Directory over where analog

shall look for its support files and configuration.

LOGFILE "/usr/local/apache/logs/access_log"

The location of your Apache log file from where analog shall lift the values.

OUTFILE "/home/addons/analog-4.1/analog.html"

Analog shall output it's content into the above-mentioned file.

LOGFORMAT "%h %l %u %t \ "%r\ " %>s %b \"%{Referer}i\" \"%User-Agent}i\" "

This string is on norms to the

one in the httpd.conf file for logging user activity.

Save the file and now run your Analog so as to generate the report from your Apache logs.

# /home/addons/analog-4.1

The results are generated and can be viewed by viewing http://www.bahbah.com/analog.html

A sample report shall contain the following output.
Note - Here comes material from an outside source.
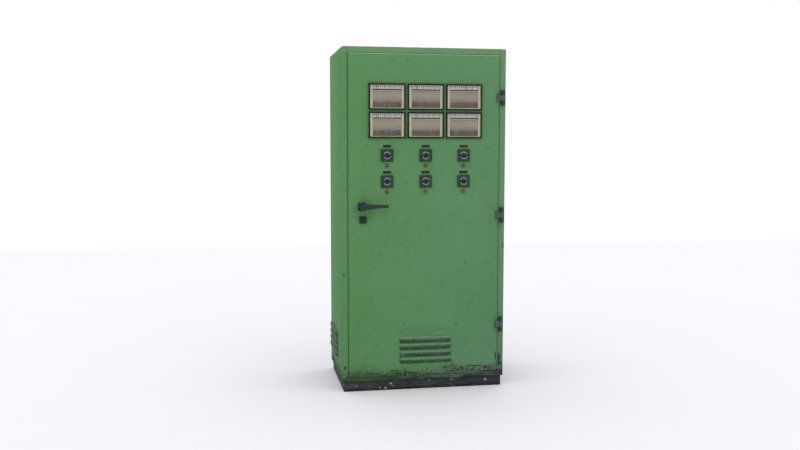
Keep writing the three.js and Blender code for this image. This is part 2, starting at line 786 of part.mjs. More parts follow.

Successful requests: 2,313

Average successful requests/day: 121

Failed request: 32

and so on.....

Allowing FTP/Telnet access

After configuring the server, you may wish to sell your server space to someone planning to have a face on the Web. For this you shall first have to make an account for the user

using "linuxconf" or an equivalent utility. Make sure that you have

prepared a separate group for your users and allotted a working

directory, Web space and proper priviliges with Read/Write/Execute access only to the cgi-bin directory. Any mistake at this end can cost you dearly in terms of crucial data or other security issues.

If you don't have a FTP (server side) software installed then we suggest that you go in for wu-ftpd or ftpd as they have good support and are fairly simple to use and configure.

Plan to be one of the ambitious hosting service provider by allowing the IRC Bots? Telnet shall pave in the path for you. A telnet allows a person to remotely connect and run script files on your server. Just make sure that you provide him the necessary amount of privileges only. Access to commands such as "rm" can pose a potential security threat. It's a nice idea to impose all restrictions and then remove them one by one as the user demands it. In this way you come to know the intent of the user and ensure that he is not a malicious hacker waiting to attack your server.

Many a times, the server is located remotely, mostly in a datacenter or with your ISP. Under such circumstances it might not be physically possible to go their every time and add users. A better way is to create another user and 'su' it to root (su=super user).

An overview of Apache modules
The Apache server consists of a number of small modules or small programs that on combining together add functionality and a host of features to the server. These modules incorporate a function named 'callback' which is called by Apache during various stages of request processing cycle. The callbacks are registered as handlers used for processing specific events.

Every Apache server comes with a set of 36 modules, which provide adequate number of options to configure the server. The scope of these modules range from allowing access from a particular host, user tracking, handling various types to storing log files.

A basic "mod_access" module is explained below just to give a rough idea as to the functionality of modules.

mod_access module: Used for providing host based or domain level access security options. Allows flexibility in allowing or denying access to certain IP/Host.

The module includes three basic directives: allow from, deny from and order.

Though the availability of modules suffices the task for the server, there might be a distinct possibility of the need to add your own customized one.

Add On modules can be obtained from
http://modules.apache.org or http://www.cpan.org.

Over here, we are installing a module named mod_random that performs the task of redirecting the client to a random URL from a list included in the Apache directives.

Make sure that you are having a Perl script named apxs (Apache Extension) that comes bundled with ver. 1.3 and later. An important benefit of this script is modules with more than one source file can be compiled. Download the module from http://www.tangent.org/mod_random

# tar zxvf /home/addons/mod_random-0_9_tar.gz untars the file to a directory named /home/addons/mod_random-0.9

# /usr/local/apache/bin/apxs -c -i -a -n random mod_random.c

The /usr/local/apache/bin/apxs is location where apxs is found. "random" is the name assigned to the module and mod_random.c is the "c" source file of the module.

# grep mod_random /usr/local/apache/conf/httpd.conf

Makes sure that the mod_random has been added into your httpd.conf file

Edit the httpd.conf file to enjoy the module features.

<Location /randomize>

SetHandler random

RandomURL http://www.yahoo.com

RandomURL http://www.linux.com

RandomFile /usr/local/apache/conf/random.conf

</Location>

The /randomize is the URL that should be given as address by the user if he wants to be redirected to a particular site.

Using the RandomURL you can add a handful of sites. But if you have an endless list of sites, use the random.conf file located in /usr/local/apache/conf/random.conf directory. Restart Apache.